Although the focus of our project and habitat works is principally the improvement of habitats for breeding waders. However, our work has the potential to positively influence the populations of wintering waterfowl and waders utilising the Avon Valley. Take a scrape for example, these are utilised by breeding lapwing in the spring and summer then by overwintering snipe in the colder months.
The Avon Valley floodplain holds both SPA and SSSI designations for wintering wildfowl and waders and given their importance it crucial that we document any affects our management may have. As a result, since 2015, the LIFE Waders for Real team have been undertaking winter bird surveys, focused on waterfowl and waders.
During this time, we aim to visit each of our study sites at least once every month over a three-month winter period. This is timing is focused on the peak counts of wintering birds. Commonly recorded wintering waders include black-tailed godwit, curlew, common snipe, jack snipe, lapwing and green sandpiper alongside wintering waterfowl such as gadwall, wigeon and teal.

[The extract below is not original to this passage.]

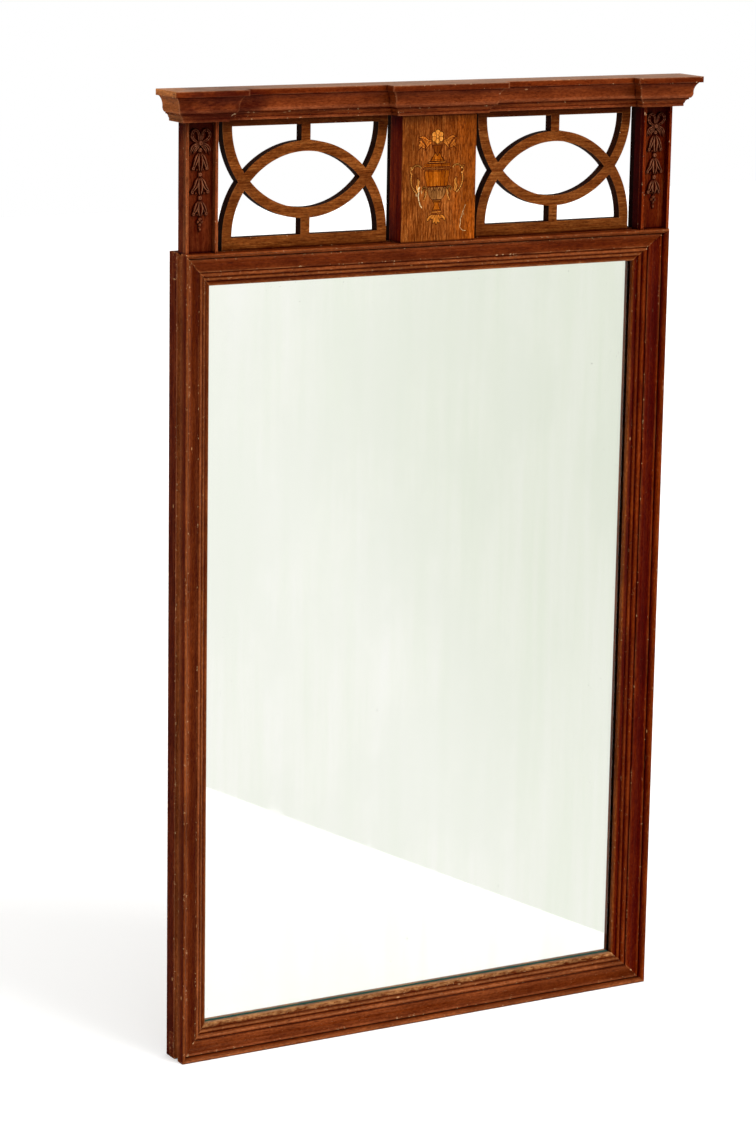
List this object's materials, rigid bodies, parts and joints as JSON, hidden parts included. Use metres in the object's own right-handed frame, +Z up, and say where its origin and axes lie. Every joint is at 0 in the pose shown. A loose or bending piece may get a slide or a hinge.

A wintering species which LIFE Waders for Real is particularly interested in is Common Snipe. This species dramatically declined as a lowland breeding bird in the UK, since the 1940’s and part of the LIFE Waders for Real project aims to create habitats for this species to return as a breeder. However, until then the valley continues to hold important numbers of migrant snipe which overwinter in the wet meadows and our work has the potential to support this population.
Our surveys so far, have shown increases in the snipe counted on our hotspot sites, such as on one site above where an increase from an average of 6 to 25 snipe were observed during our winter bird surveys. This is fantastic news and a trend we hope continues until the end of the project.
Additional, ad-hoc monitoring is conducted at specific sites using camera traps. These camera traps have shown that many of the in-field wet features created by the project are used as day-time feeding and night time roost sites for wintering waterfowl, often teal and wigeon.